> **Required task**:
Reproduce all of the records exactly.

* start Input material *

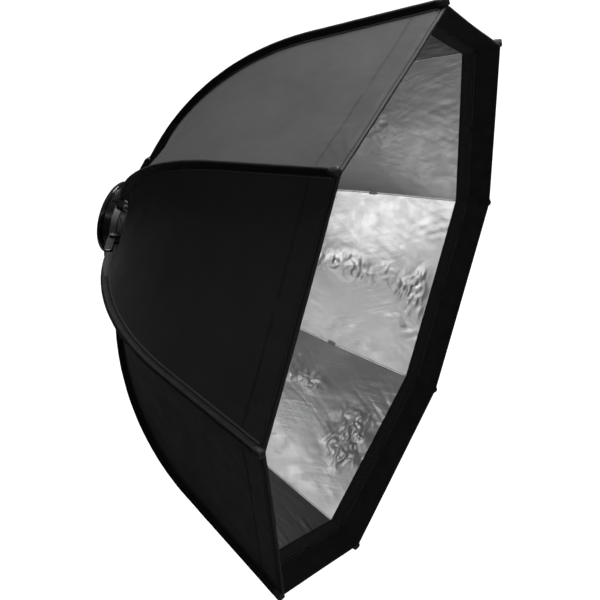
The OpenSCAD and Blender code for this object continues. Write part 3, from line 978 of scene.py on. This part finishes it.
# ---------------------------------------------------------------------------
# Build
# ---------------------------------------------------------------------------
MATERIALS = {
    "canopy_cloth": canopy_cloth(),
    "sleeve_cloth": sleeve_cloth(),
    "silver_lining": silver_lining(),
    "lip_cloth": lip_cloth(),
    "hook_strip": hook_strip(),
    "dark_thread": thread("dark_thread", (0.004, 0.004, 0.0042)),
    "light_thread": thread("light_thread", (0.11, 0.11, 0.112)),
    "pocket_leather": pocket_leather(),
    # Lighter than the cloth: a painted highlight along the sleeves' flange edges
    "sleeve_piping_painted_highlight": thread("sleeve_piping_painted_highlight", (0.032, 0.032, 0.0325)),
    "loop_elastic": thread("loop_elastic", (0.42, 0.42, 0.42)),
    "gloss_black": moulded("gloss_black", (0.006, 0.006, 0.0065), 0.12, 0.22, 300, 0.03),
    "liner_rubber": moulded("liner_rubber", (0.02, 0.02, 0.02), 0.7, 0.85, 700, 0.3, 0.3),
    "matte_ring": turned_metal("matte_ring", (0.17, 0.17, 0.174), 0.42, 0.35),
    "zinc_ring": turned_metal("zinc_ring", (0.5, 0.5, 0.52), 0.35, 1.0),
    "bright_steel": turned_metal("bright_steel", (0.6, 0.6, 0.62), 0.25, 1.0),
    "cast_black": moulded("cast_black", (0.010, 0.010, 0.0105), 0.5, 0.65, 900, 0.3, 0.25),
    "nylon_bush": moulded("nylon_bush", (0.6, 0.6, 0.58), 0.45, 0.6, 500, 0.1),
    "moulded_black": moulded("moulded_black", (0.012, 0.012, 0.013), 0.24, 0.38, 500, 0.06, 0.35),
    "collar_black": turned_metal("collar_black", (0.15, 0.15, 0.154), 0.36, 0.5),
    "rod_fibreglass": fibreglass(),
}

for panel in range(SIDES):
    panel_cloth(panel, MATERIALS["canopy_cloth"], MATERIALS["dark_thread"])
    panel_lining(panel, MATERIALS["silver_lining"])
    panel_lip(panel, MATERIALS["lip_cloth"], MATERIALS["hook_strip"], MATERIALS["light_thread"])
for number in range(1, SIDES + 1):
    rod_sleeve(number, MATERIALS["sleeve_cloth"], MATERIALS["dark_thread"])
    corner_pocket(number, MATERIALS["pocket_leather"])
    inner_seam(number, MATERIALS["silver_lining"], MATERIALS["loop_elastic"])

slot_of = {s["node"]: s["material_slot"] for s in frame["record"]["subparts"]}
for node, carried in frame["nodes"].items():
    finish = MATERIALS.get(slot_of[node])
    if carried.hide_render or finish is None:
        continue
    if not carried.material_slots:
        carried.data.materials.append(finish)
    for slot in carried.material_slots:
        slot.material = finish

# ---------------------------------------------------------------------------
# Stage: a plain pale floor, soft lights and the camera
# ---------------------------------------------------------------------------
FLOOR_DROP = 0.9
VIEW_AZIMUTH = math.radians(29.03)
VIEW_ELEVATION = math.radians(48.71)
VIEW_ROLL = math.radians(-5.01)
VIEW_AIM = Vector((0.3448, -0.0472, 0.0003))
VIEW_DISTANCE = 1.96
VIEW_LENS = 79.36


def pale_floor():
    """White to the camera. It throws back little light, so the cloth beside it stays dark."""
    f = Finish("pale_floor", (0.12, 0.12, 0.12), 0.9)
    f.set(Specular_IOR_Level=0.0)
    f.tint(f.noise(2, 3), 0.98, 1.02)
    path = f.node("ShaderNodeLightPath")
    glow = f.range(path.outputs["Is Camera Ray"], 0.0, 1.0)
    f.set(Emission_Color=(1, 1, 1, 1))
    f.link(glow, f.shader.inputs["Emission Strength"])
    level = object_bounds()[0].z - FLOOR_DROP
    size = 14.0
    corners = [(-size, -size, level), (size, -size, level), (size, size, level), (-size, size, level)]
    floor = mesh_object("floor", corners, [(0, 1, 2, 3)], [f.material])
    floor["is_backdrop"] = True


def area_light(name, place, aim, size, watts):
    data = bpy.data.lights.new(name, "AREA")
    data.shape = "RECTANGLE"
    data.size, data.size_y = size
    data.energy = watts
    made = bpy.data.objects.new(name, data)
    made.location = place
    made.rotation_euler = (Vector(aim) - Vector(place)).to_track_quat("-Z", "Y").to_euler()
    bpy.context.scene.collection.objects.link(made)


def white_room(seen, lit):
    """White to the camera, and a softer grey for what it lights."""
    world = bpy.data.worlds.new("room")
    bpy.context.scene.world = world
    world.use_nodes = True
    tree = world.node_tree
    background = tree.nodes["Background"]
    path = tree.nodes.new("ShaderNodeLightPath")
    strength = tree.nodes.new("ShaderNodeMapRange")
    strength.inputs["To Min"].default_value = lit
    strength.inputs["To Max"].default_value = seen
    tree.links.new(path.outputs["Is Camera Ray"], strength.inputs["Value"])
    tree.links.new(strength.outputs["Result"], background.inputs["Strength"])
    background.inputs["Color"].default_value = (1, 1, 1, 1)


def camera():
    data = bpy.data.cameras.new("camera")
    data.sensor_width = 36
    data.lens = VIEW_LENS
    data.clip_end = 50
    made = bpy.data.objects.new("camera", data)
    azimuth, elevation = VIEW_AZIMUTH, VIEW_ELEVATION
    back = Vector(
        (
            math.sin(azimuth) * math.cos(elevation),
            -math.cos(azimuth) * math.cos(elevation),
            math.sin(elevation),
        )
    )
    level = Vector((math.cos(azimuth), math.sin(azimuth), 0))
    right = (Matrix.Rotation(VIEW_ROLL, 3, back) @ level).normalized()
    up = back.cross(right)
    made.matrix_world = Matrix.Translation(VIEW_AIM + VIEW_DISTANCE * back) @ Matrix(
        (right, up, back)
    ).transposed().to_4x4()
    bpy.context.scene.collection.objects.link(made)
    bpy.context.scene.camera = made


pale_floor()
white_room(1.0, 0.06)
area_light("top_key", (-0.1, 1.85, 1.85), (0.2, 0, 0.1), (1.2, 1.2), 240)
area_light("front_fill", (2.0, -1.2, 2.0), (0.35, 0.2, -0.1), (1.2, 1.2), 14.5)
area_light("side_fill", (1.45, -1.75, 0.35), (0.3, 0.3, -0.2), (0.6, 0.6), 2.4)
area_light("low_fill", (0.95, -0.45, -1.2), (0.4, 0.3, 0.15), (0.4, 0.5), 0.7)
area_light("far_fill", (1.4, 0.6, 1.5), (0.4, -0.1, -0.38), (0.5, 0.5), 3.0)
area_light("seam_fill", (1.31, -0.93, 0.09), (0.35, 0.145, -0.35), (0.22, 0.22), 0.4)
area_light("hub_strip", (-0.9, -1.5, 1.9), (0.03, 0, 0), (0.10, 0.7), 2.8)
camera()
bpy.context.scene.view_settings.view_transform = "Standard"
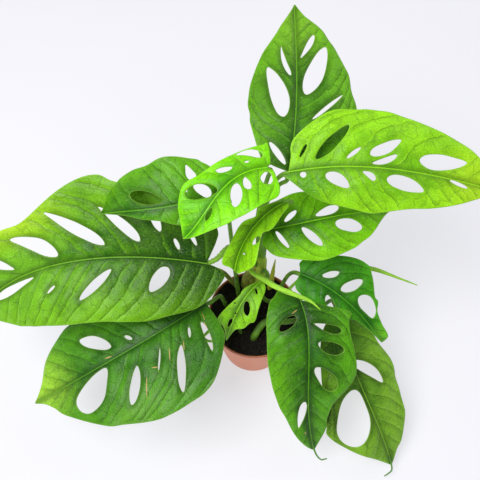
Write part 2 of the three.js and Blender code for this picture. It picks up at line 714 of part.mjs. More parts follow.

* end Input material *

> **Output for this task**:
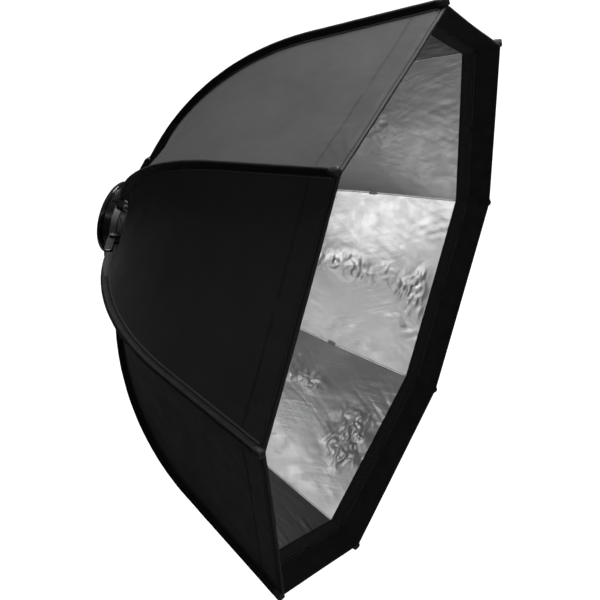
The OpenSCAD and Blender code for this object continues. Write part 3, from line 978 of scene.py on. This part finishes it.
# ---------------------------------------------------------------------------
# Build
# ---------------------------------------------------------------------------
MATERIALS = {
    "canopy_cloth": canopy_cloth(),
    "sleeve_cloth": sleeve_cloth(),
    "silver_lining": silver_lining(),
    "lip_cloth": lip_cloth(),
    "hook_strip": hook_strip(),
    "dark_thread": thread("dark_thread", (0.004, 0.004, 0.0042)),
    "light_thread": thread("light_thread", (0.11, 0.11, 0.112)),
    "pocket_leather": pocket_leather(),
    # Lighter than the cloth: a painted highlight along the sleeves' flange edges
    "sleeve_piping_painted_highlight": thread("sleeve_piping_painted_highlight", (0.032, 0.032, 0.0325)),
    "loop_elastic": thread("loop_elastic", (0.42, 0.42, 0.42)),
    "gloss_black": moulded("gloss_black", (0.006, 0.006, 0.0065), 0.12, 0.22, 300, 0.03),
    "liner_rubber": moulded("liner_rubber", (0.02, 0.02, 0.02), 0.7, 0.85, 700, 0.3, 0.3),
    "matte_ring": turned_metal("matte_ring", (0.17, 0.17, 0.174), 0.42, 0.35),
    "zinc_ring": turned_metal("zinc_ring", (0.5, 0.5, 0.52), 0.35, 1.0),
    "bright_steel": turned_metal("bright_steel", (0.6, 0.6, 0.62), 0.25, 1.0),
    "cast_black": moulded("cast_black", (0.010, 0.010, 0.0105), 0.5, 0.65, 900, 0.3, 0.25),
    "nylon_bush": moulded("nylon_bush", (0.6, 0.6, 0.58), 0.45, 0.6, 500, 0.1),
    "moulded_black": moulded("moulded_black", (0.012, 0.012, 0.013), 0.24, 0.38, 500, 0.06, 0.35),
    "collar_black": turned_metal("collar_black", (0.15, 0.15, 0.154), 0.36, 0.5),
    "rod_fibreglass": fibreglass(),
}

for panel in range(SIDES):
    panel_cloth(panel, MATERIALS["canopy_cloth"], MATERIALS["dark_thread"])
    panel_lining(panel, MATERIALS["silver_lining"])
    panel_lip(panel, MATERIALS["lip_cloth"], MATERIALS["hook_strip"], MATERIALS["light_thread"])
for number in range(1, SIDES + 1):
    rod_sleeve(number, MATERIALS["sleeve_cloth"], MATERIALS["dark_thread"])
    corner_pocket(number, MATERIALS["pocket_leather"])
    inner_seam(number, MATERIALS["silver_lining"], MATERIALS["loop_elastic"])

slot_of = {s["node"]: s["material_slot"] for s in frame["record"]["subparts"]}
for node, carried in frame["nodes"].items():
    finish = MATERIALS.get(slot_of[node])
    if carried.hide_render or finish is None:
        continue
    if not carried.material_slots:
        carried.data.materials.append(finish)
    for slot in carried.material_slots:
        slot.material = finish

# ---------------------------------------------------------------------------
# Stage: a plain pale floor, soft lights and the camera
# ---------------------------------------------------------------------------
FLOOR_DROP = 0.9
VIEW_AZIMUTH = math.radians(29.03)
VIEW_ELEVATION = math.radians(48.71)
VIEW_ROLL = math.radians(-5.01)
VIEW_AIM = Vector((0.3448, -0.0472, 0.0003))
VIEW_DISTANCE = 1.96
VIEW_LENS = 79.36


def pale_floor():
    """White to the camera. It throws back little light, so the cloth beside it stays dark."""
    f = Finish("pale_floor", (0.12, 0.12, 0.12), 0.9)
    f.set(Specular_IOR_Level=0.0)
    f.tint(f.noise(2, 3), 0.98, 1.02)
    path = f.node("ShaderNodeLightPath")
    glow = f.range(path.outputs["Is Camera Ray"], 0.0, 1.0)
    f.set(Emission_Color=(1, 1, 1, 1))
    f.link(glow, f.shader.inputs["Emission Strength"])
    level = object_bounds()[0].z - FLOOR_DROP
    size = 14.0
    corners = [(-size, -size, level), (size, -size, level), (size, size, level), (-size, size, level)]
    floor = mesh_object("floor", corners, [(0, 1, 2, 3)], [f.material])
    floor["is_backdrop"] = True


def area_light(name, place, aim, size, watts):
    data = bpy.data.lights.new(name, "AREA")
    data.shape = "RECTANGLE"
    data.size, data.size_y = size
    data.energy = watts
    made = bpy.data.objects.new(name, data)
    made.location = place
    made.rotation_euler = (Vector(aim) - Vector(place)).to_track_quat("-Z", "Y").to_euler()
    bpy.context.scene.collection.objects.link(made)


def white_room(seen, lit):
    """White to the camera, and a softer grey for what it lights."""
    world = bpy.data.worlds.new("room")
    bpy.context.scene.world = world
    world.use_nodes = True
    tree = world.node_tree
    background = tree.nodes["Background"]
    path = tree.nodes.new("ShaderNodeLightPath")
    strength = tree.nodes.new("ShaderNodeMapRange")
    strength.inputs["To Min"].default_value = lit
    strength.inputs["To Max"].default_value = seen
    tree.links.new(path.outputs["Is Camera Ray"], strength.inputs["Value"])
    tree.links.new(strength.outputs["Result"], background.inputs["Strength"])
    background.inputs["Color"].default_value = (1, 1, 1, 1)


def camera():
    data = bpy.data.cameras.new("camera")
    data.sensor_width = 36
    data.lens = VIEW_LENS
    data.clip_end = 50
    made = bpy.data.objects.new("camera", data)
    azimuth, elevation = VIEW_AZIMUTH, VIEW_ELEVATION
    back = Vector(
        (
            math.sin(azimuth) * math.cos(elevation),
            -math.cos(azimuth) * math.cos(elevation),
            math.sin(elevation),
        )
    )
    level = Vector((math.cos(azimuth), math.sin(azimuth), 0))
    right = (Matrix.Rotation(VIEW_ROLL, 3, back) @ level).normalized()
    up = back.cross(right)
    made.matrix_world = Matrix.Translation(VIEW_AIM + VIEW_DISTANCE * back) @ Matrix(
        (right, up, back)
    ).transposed().to_4x4()
    bpy.context.scene.collection.objects.link(made)
    bpy.context.scene.camera = made


pale_floor()
white_room(1.0, 0.06)
area_light("top_key", (-0.1, 1.85, 1.85), (0.2, 0, 0.1), (1.2, 1.2), 240)
area_light("front_fill", (2.0, -1.2, 2.0), (0.35, 0.2, -0.1), (1.2, 1.2), 14.5)
area_light("side_fill", (1.45, -1.75, 0.35), (0.3, 0.3, -0.2), (0.6, 0.6), 2.4)
area_light("low_fill", (0.95, -0.45, -1.2), (0.4, 0.3, 0.15), (0.4, 0.5), 0.7)
area_light("far_fill", (1.4, 0.6, 1.5), (0.4, -0.1, -0.38), (0.5, 0.5), 3.0)
area_light("seam_fill", (1.31, -0.93, 0.09), (0.35, 0.145, -0.35), (0.22, 0.22), 0.4)
area_light("hub_strip", (-0.9, -1.5, 1.9), (0.03, 0, 0), (0.10, 0.7), 2.8)
camera()
bpy.context.scene.view_settings.view_transform = "Standard"
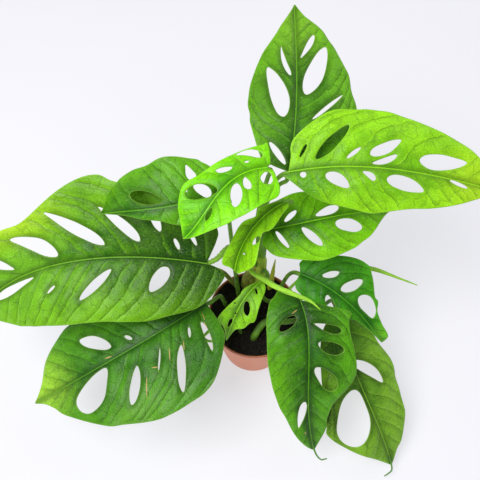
Write part 2 of the three.js and Blender code for this picture. It picks up at line 714 of part.mjs. More parts follow.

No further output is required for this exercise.